4th Grade Lesson

When I was in the fourth grade, I was asked to help write a short Christmas play. (This pre-dated the ban on the reference to Christmas in schools). I fell in love with storytelling.

 

This affinity for simple, straight-forward narrative has helped me throughout my professional and personal life.

 

When I served as an Assistant U.S. Attorney for the District of Columbia, I prosecuted many jury trials, including cases involving murder and rape. Unlike TV versions, real trials don’t proceed in time sequence like frames on a movie film. At best, they can be a confusing mish-mash of competing facts, scattered bits of evidence and conflicting testimony. My job was to distill that hodgepodge into a simple narrative a jury could understand—my job was to tell the story.

 

I also am privileged to have served as a public school teacher in Washington’s inner-city. In addition to normal problems associated with childhood development, my students were forced to deal with outside the influences of poverty, drugs, broken families and racism. Keeping their attention and motivating them to succeed was a challenge. To the extent I achieved any success in these efforts, it was in large part due to my practice of reducing every lesson to a story with a beginning, middle and end.

 

Many believe imagination cannot be learned, it is only something with which one is born. Bullfeathers!

 

I would play a game with my students to “teach” them to use their imagination.
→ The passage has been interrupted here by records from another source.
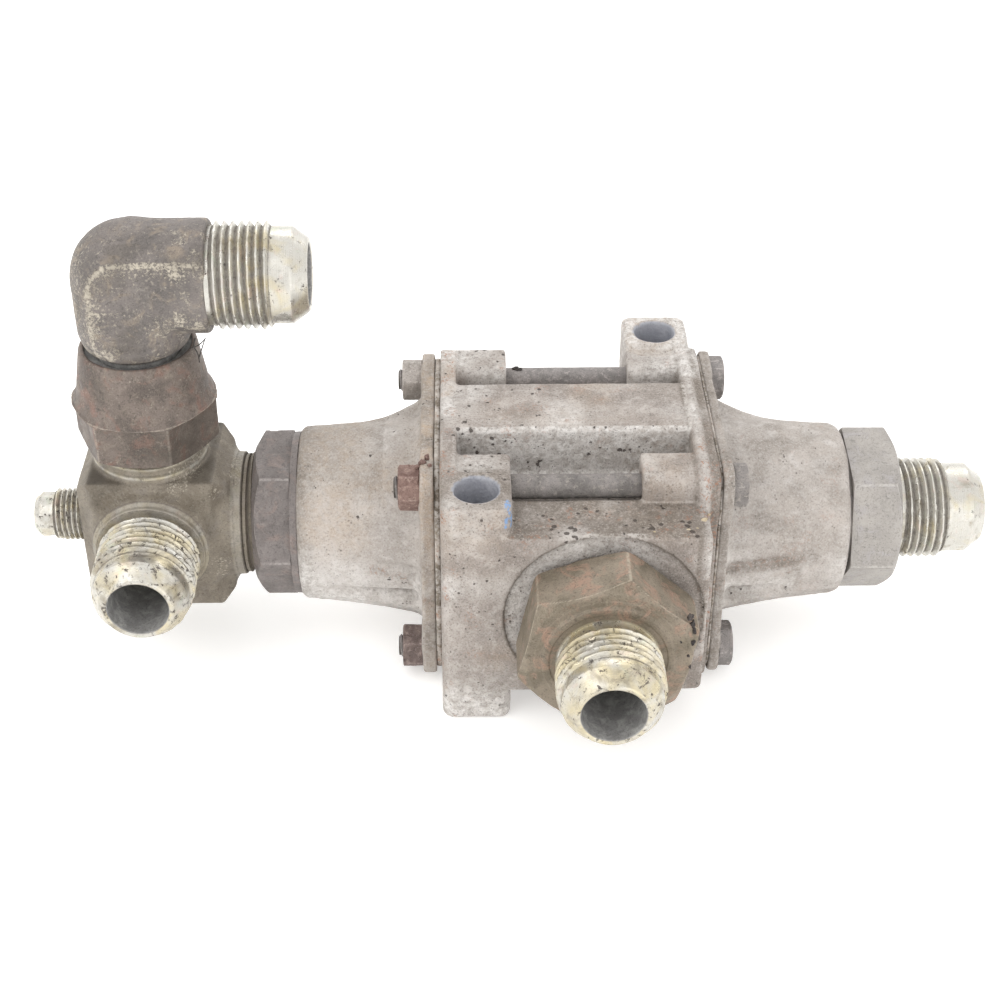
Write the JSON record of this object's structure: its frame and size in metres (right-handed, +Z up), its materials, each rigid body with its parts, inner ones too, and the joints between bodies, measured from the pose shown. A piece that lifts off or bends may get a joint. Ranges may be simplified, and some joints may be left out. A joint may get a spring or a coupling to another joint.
{
  "type": "multiport valve",
  "caption": "Cast shuttle-type multiport line valve with bolted end caps, threaded flare ports, a cross fitting and a swivel elbow.",
  "frame": {"origin": "middle of the two vertical mounting holes, on the plane of the column feet", "axes": "+X along the shuttle bore towards the single right-hand port, +Y away from the front port, +Z up along the mounting holes"},
  "size_m": [0.2588, 0.132, 0.1227],
  "materials": {
    "cast_body": "weathered sand casting, pitted, machined faces dull",
    "cast_cap": "weathered casting with pale corrosion bloom",
    "gasket": "dark compressed fibre, oily",
    "seat_bronze": "turned",
    "shuttle_steel": "ground",
    "seal_plastic": "moulded",
    "spring_steel": "drawn wire",
    "seal_rubber": "black elastomer",
    "dark_bolt_steel": "aged dark steel",
    "rusty_nut_steel": "rusted",
    "grey_hex_steel": "matte, oxidised",
    "yellow_zinc_steel": "worn yellow zinc plating",
    "olive_zinc_steel": "worn olive zinc plating over a forging",
    "brown_forged_steel": "brown patina",
    "dark_forged_steel": "dark mottled forging, worn edges",
    "wire_steel": "drawn wire"
  },
  "bodies": {
    "housing": {"valve_body": "cast_body", "left_end_cap": "cast_cap", "right_end_cap": "cast_cap", "left_gasket": "gasket", "right_gasket": "gasket", "left_seat_ring": "seat_bronze", "right_seat_ring": "seat_bronze", "left_spring": "spring_steel", "right_spring": "spring_steel", "left_port_oring": "seal_rubber", "right_port_oring": "seal_rubber", "front_port_oring": "seal_rubber", "tie_bolt_front_top": "dark_bolt_steel", "tie_bolt_front_bottom": "dark_bolt_steel", "tie_bolt_back_top": "dark_bolt_steel", "tie_bolt_back_bottom": "dark_bolt_steel", "tie_nut_front_top": "rusty_nut_steel", "tie_nut_front_bottom": "rusty_nut_steel", "tie_nut_back_top": "rusty_nut_steel", "tie_nut_back_bottom": "rusty_nut_steel", "left_adapter": "grey_hex_steel", "right_adapter": "grey_hex_steel", "left_port_washer": "grey_hex_steel", "front_adapter": "yellow_zinc_steel", "cross_fitting": "olive_zinc_steel"},
    "shuttle": {"shuttle_spool": "shuttle_steel", "left_seal_disc": "seal_plastic", "right_seal_disc": "seal_plastic", "left_disc_retainer": "shuttle_steel", "right_disc_retainer": "shuttle_steel", "left_spring_plate": "shuttle_steel", "right_spring_plate": "shuttle_steel"},
    "elbow": {"elbow_fitting": "dark_forged_steel", "nut_retaining_wire": "wire_steel"},
    "nut": {"swivel_nut": "brown_forged_steel"}
  },
  "joints": [
    {"name": "shuttle_slide", "type": "slide", "parent": "housing", "child": "shuttle", "axis": [1, 0, 0], "range_m": [-0.006, 0.006], "stiffness_N_per_m": 1500, "deforming": ["left_spring", "right_spring"]},
    {"name": "elbow_swivel", "type": "hinge", "parent": "housing", "child": "elbow", "pos_m": [-0.1125, 0, 0.1079], "axis": [0, 0, 1], "continuous": true},
    {"name": "nut_spin", "type": "hinge", "parent": "elbow", "child": "nut", "pos_m": [-0.1125, 0, 0.0742], "axis": [0, 0, 1], "continuous": true}
  ]
}
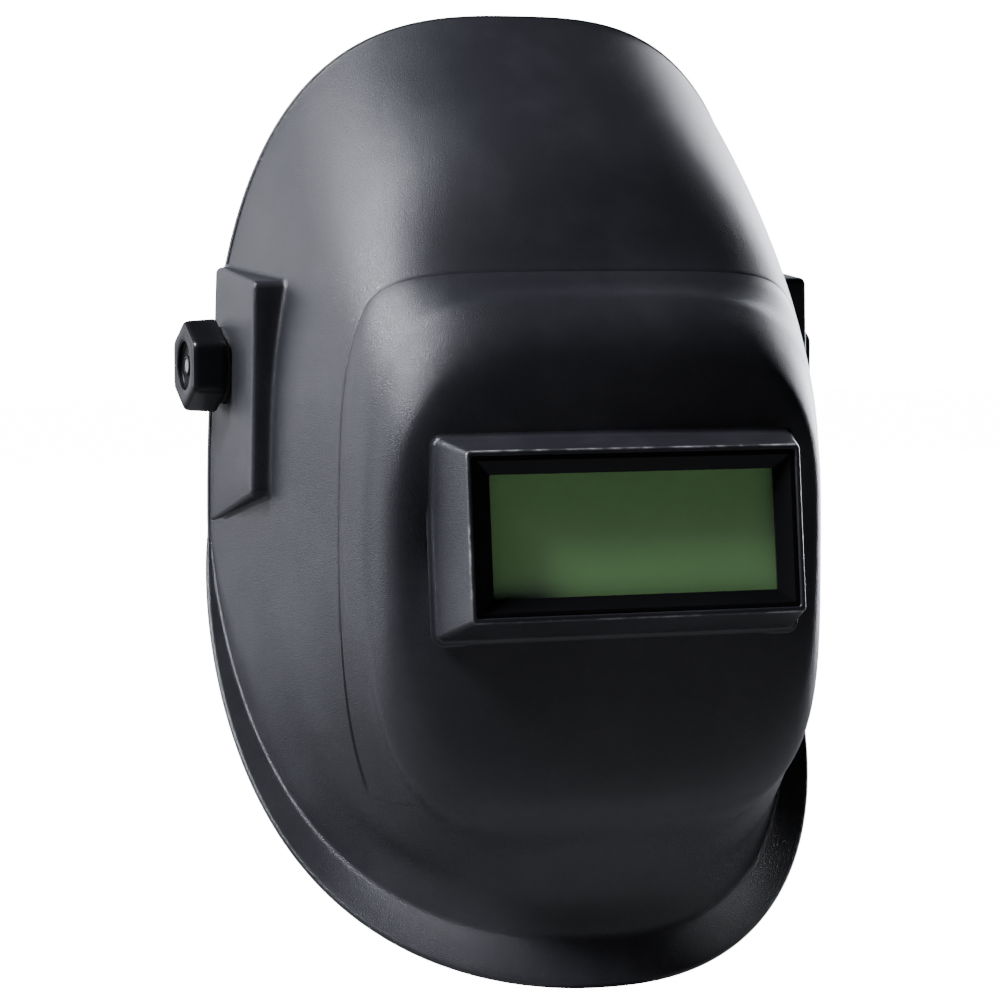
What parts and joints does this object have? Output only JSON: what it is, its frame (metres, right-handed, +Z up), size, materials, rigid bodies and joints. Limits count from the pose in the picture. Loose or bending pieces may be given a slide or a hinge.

We’d dim the lights and I’d produce a flashlight. I’d start out the game with “Once upon a time, there was a ” then point the flashlight at a student. The student could say anything he or she wanted.—a boy a dog a house, a bear, a snake, a pencil, a can of Coke. “And the snake’s name was ” Point the flashlight at someone else—Tyrone. “And Tyrone the snake lived in” —a tree, car, hole, cloud, lake, TV. And so we’d go, building a story, each child getting to contribute and knowing his or her contribution moved the story forward, until the end where everyone would say together, “And they all lived happily ever after.” I played this game with my own children (we called ‘Campfire” at home) and they still talk about it. (I later learned there was a book series called Mad-Libs which used a similar concept.)

 

I believe the story-telling skill is particularly important today where not only children but adults have been conditioned, through the internet and social media, to expect instant answers with a tap of a screen. A story takes a time, it draws us in so we don’t want to tap to the end. This “experience and enjoy the journey” element in our lives is something we need to safeguard lest it slips away forever, and keeping alive the art of story-telling is a fun way to do it.